----- MATERIAL PROVIDED
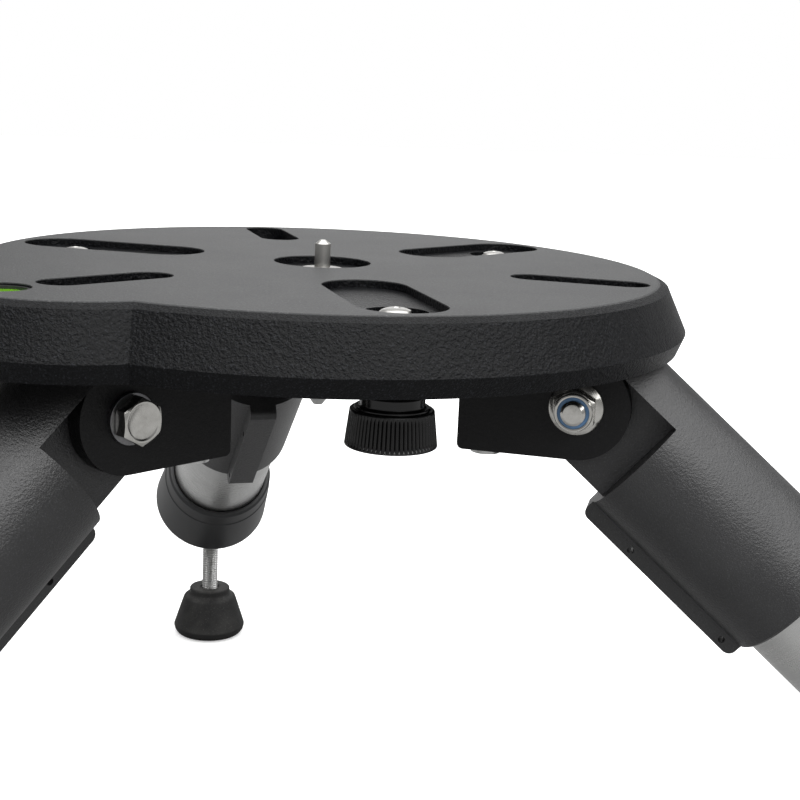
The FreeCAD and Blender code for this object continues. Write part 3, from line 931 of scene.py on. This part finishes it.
@dataclass
class HingeBolt:
    """A leg's hinge bolt and flanged nut, seen at both sides of its bracket."""

    paints: Paintbox
    leg: Leg
    thread: Thread = Thread(4.0, 1.25, 0.62)
    across: float = 13.0
    cheek: float = 17.0
    washer: float = 1.6
    head_height: float = 5.3
    nut_end: float = 24.3
    collar_end: float = 25.7
    ring_radius: float = 5.1
    end: float = -27.6
    thread_end: float = -15.9

    def bolt(self) -> bpy.types.Object:
        """The bolt: a threaded shank that grows into a hexagon head with a turned chamfer.

        Returns:
            The bolt's object.
        """
        seat_z = self.cheek + self.washer
        top = seat_z + self.head_height
        shank = self.thread.heights(self.end + 0.7, -16.0)
        bar = straight(self.thread.radius, shank)
        tip = np.array([[0.0, self.end], [2.7, self.end], [3.1, self.end + 0.08], [3.5, self.end + 0.4]])
        plain = np.array([[3.99, -15.4], [3.99, seat_z - 0.02]])
        under = np.array([[5.9, seat_z], [6.3, seat_z + 0.04], [6.9, seat_z + 0.35], [8.0, seat_z + 0.7]])
        sides = straight(8.0, np.linspace(seat_z + 1.0, top - 1.6, 7))
        crown_r = np.linspace(7.5, 6.15, 8)
        crown = np.stack([crown_r, top - (crown_r - 6.15) * 0.5], axis=-1)
        face = np.array([[6.0, top], [5.6, top], [5.3, top - 0.12], [5.0, top - 0.2], [2.0, top - 0.2],
                         [0.0, top - 0.2]])
        profile = np.concatenate([tip, bar, plain, under, sides, crown, face])

        def shape(radius: np.ndarray, angle: np.ndarray, height: np.ndarray) -> np.ndarray:
            """Hexagon where the head is, thread where the shank is."""
            head = np.minimum(radius, hexagon_radius(angle, self.across))
            cut = self.thread.cut(radius, angle, height)
            return np.where(height > seat_z, head, np.where(height < self.thread_end, cut, radius))

        surface = Surface("hinge_bolt_" + self.leg.word, turned(profile, 96, shape))
        piece = surface.build(HingeLine(self.leg).bolt_seat(), 24.0)
        self.paints.paint(piece, "bolt_steel")
        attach(piece, "head")
        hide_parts("pivot_bolt_" + self.leg.word)
        return piece

    def nut(self) -> bpy.types.Object:
        """The flanged locking nut: a dished flange, a chamfered hexagon and a thin end collar.

        Returns:
            The nut's object.
        """
        seat, top, lip, ring = -self.cheek, -self.nut_end, -self.collar_end, self.ring_radius
        wall = np.array([[0.0, seat - 2.0], [4.0, seat - 2.0], [4.0, seat - 0.1], [4.6, seat], [8.5, seat],
                         [8.9, seat - 0.15], [9.0, seat - 0.5], [8.8, seat - 0.95], [8.1, seat - 1.5],
                         [7.72, seat - 1.95]])
        sides = straight(7.7, np.linspace(seat - 2.2, top + 1.5, 7))
        crown_r = np.linspace(7.45, 6.5, 6)
        crown = np.stack([crown_r, top + (crown_r - 6.5) * 0.55], axis=-1)
        collar = np.array([[6.3, top - 0.05], [6.22, top - 0.25], [6.2, lip + 0.35], [6.0, lip + 0.08],
                           [5.65, lip], [ring + 0.1, lip + 0.1], [ring, lip + 0.35], [ring, top + 0.85],
                           [4.0, top + 0.9], [0.0, top + 0.9]])
        profile = np.concatenate([wall, sides, crown, collar])

        def shape(radius: np.ndarray, angle: np.ndarray, height: np.ndarray) -> np.ndarray:
            """Cuts the six flats where the wrench goes, leaving the flange and collar round."""
            flat = (height < seat - 1.7) & (radius > 6.35)
            return np.where(flat, np.minimum(radius, hexagon_radius(angle, self.across)), radius)

        surface = Surface("hinge_nut_" + self.leg.word, turned(profile, 96, shape))
        piece = surface.build(HingeLine(self.leg).bolt_seat(), 24.0)
        self.paints.paint(piece, "bolt_steel")
        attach(piece, "head")
        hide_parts("pivot_nut_" + self.leg.word)
        return piece

    def build(self) -> None:
        """Makes both pieces."""
        report(self.bolt(), self.nut())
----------
- _TASK TO COMPLETE_: The whole listing above needs to be written out again exactly.

- _SOLUTION TO THE EXERCISE_:
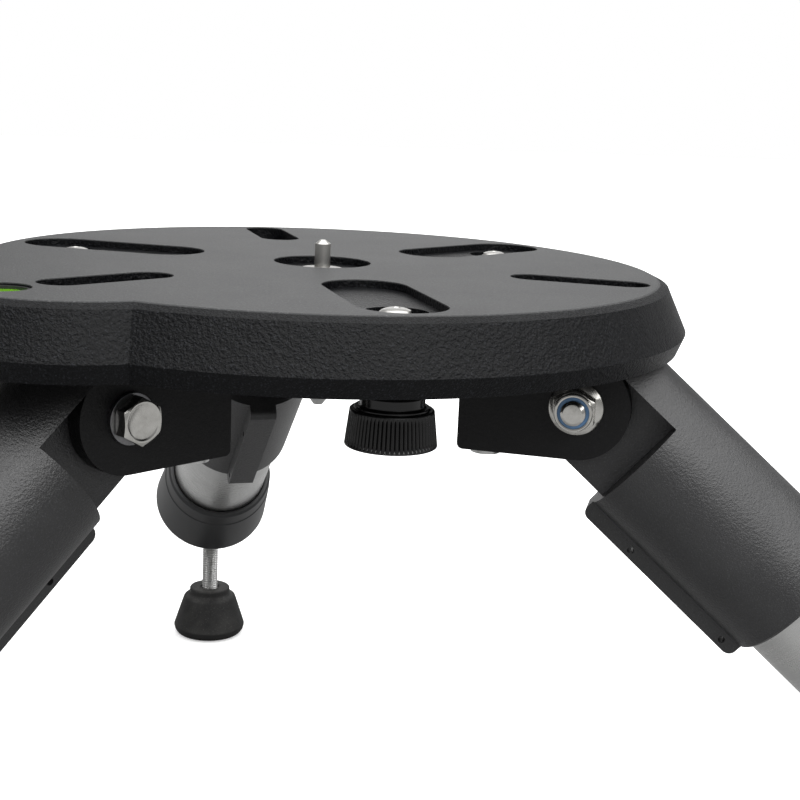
The FreeCAD and Blender code for this object continues. Write part 3, from line 931 of scene.py on. This part finishes it.
@dataclass
class HingeBolt:
    """A leg's hinge bolt and flanged nut, seen at both sides of its bracket."""

    paints: Paintbox
    leg: Leg
    thread: Thread = Thread(4.0, 1.25, 0.62)
    across: float = 13.0
    cheek: float = 17.0
    washer: float = 1.6
    head_height: float = 5.3
    nut_end: float = 24.3
    collar_end: float = 25.7
    ring_radius: float = 5.1
    end: float = -27.6
    thread_end: float = -15.9

    def bolt(self) -> bpy.types.Object:
        """The bolt: a threaded shank that grows into a hexagon head with a turned chamfer.

        Returns:
            The bolt's object.
        """
        seat_z = self.cheek + self.washer
        top = seat_z + self.head_height
        shank = self.thread.heights(self.end + 0.7, -16.0)
        bar = straight(self.thread.radius, shank)
        tip = np.array([[0.0, self.end], [2.7, self.end], [3.1, self.end + 0.08], [3.5, self.end + 0.4]])
        plain = np.array([[3.99, -15.4], [3.99, seat_z - 0.02]])
        under = np.array([[5.9, seat_z], [6.3, seat_z + 0.04], [6.9, seat_z + 0.35], [8.0, seat_z + 0.7]])
        sides = straight(8.0, np.linspace(seat_z + 1.0, top - 1.6, 7))
        crown_r = np.linspace(7.5, 6.15, 8)
        crown = np.stack([crown_r, top - (crown_r - 6.15) * 0.5], axis=-1)
        face = np.array([[6.0, top], [5.6, top], [5.3, top - 0.12], [5.0, top - 0.2], [2.0, top - 0.2],
                         [0.0, top - 0.2]])
        profile = np.concatenate([tip, bar, plain, under, sides, crown, face])

        def shape(radius: np.ndarray, angle: np.ndarray, height: np.ndarray) -> np.ndarray:
            """Hexagon where the head is, thread where the shank is."""
            head = np.minimum(radius, hexagon_radius(angle, self.across))
            cut = self.thread.cut(radius, angle, height)
            return np.where(height > seat_z, head, np.where(height < self.thread_end, cut, radius))

        surface = Surface("hinge_bolt_" + self.leg.word, turned(profile, 96, shape))
        piece = surface.build(HingeLine(self.leg).bolt_seat(), 24.0)
        self.paints.paint(piece, "bolt_steel")
        attach(piece, "head")
        hide_parts("pivot_bolt_" + self.leg.word)
        return piece

    def nut(self) -> bpy.types.Object:
        """The flanged locking nut: a dished flange, a chamfered hexagon and a thin end collar.

        Returns:
            The nut's object.
        """
        seat, top, lip, ring = -self.cheek, -self.nut_end, -self.collar_end, self.ring_radius
        wall = np.array([[0.0, seat - 2.0], [4.0, seat - 2.0], [4.0, seat - 0.1], [4.6, seat], [8.5, seat],
                         [8.9, seat - 0.15], [9.0, seat - 0.5], [8.8, seat - 0.95], [8.1, seat - 1.5],
                         [7.72, seat - 1.95]])
        sides = straight(7.7, np.linspace(seat - 2.2, top + 1.5, 7))
        crown_r = np.linspace(7.45, 6.5, 6)
        crown = np.stack([crown_r, top + (crown_r - 6.5) * 0.55], axis=-1)
        collar = np.array([[6.3, top - 0.05], [6.22, top - 0.25], [6.2, lip + 0.35], [6.0, lip + 0.08],
                           [5.65, lip], [ring + 0.1, lip + 0.1], [ring, lip + 0.35], [ring, top + 0.85],
                           [4.0, top + 0.9], [0.0, top + 0.9]])
        profile = np.concatenate([wall, sides, crown, collar])

        def shape(radius: np.ndarray, angle: np.ndarray, height: np.ndarray) -> np.ndarray:
            """Cuts the six flats where the wrench goes, leaving the flange and collar round."""
            flat = (height < seat - 1.7) & (radius > 6.35)
            return np.where(flat, np.minimum(radius, hexagon_radius(angle, self.across)), radius)

        surface = Surface("hinge_nut_" + self.leg.word, turned(profile, 96, shape))
        piece = surface.build(HingeLine(self.leg).bolt_seat(), 24.0)
        self.paints.paint(piece, "bolt_steel")
        attach(piece, "head")
        hide_parts("pivot_nut_" + self.leg.word)
        return piece

    def build(self) -> None:
        """Makes both pieces."""
        report(self.bolt(), self.nut())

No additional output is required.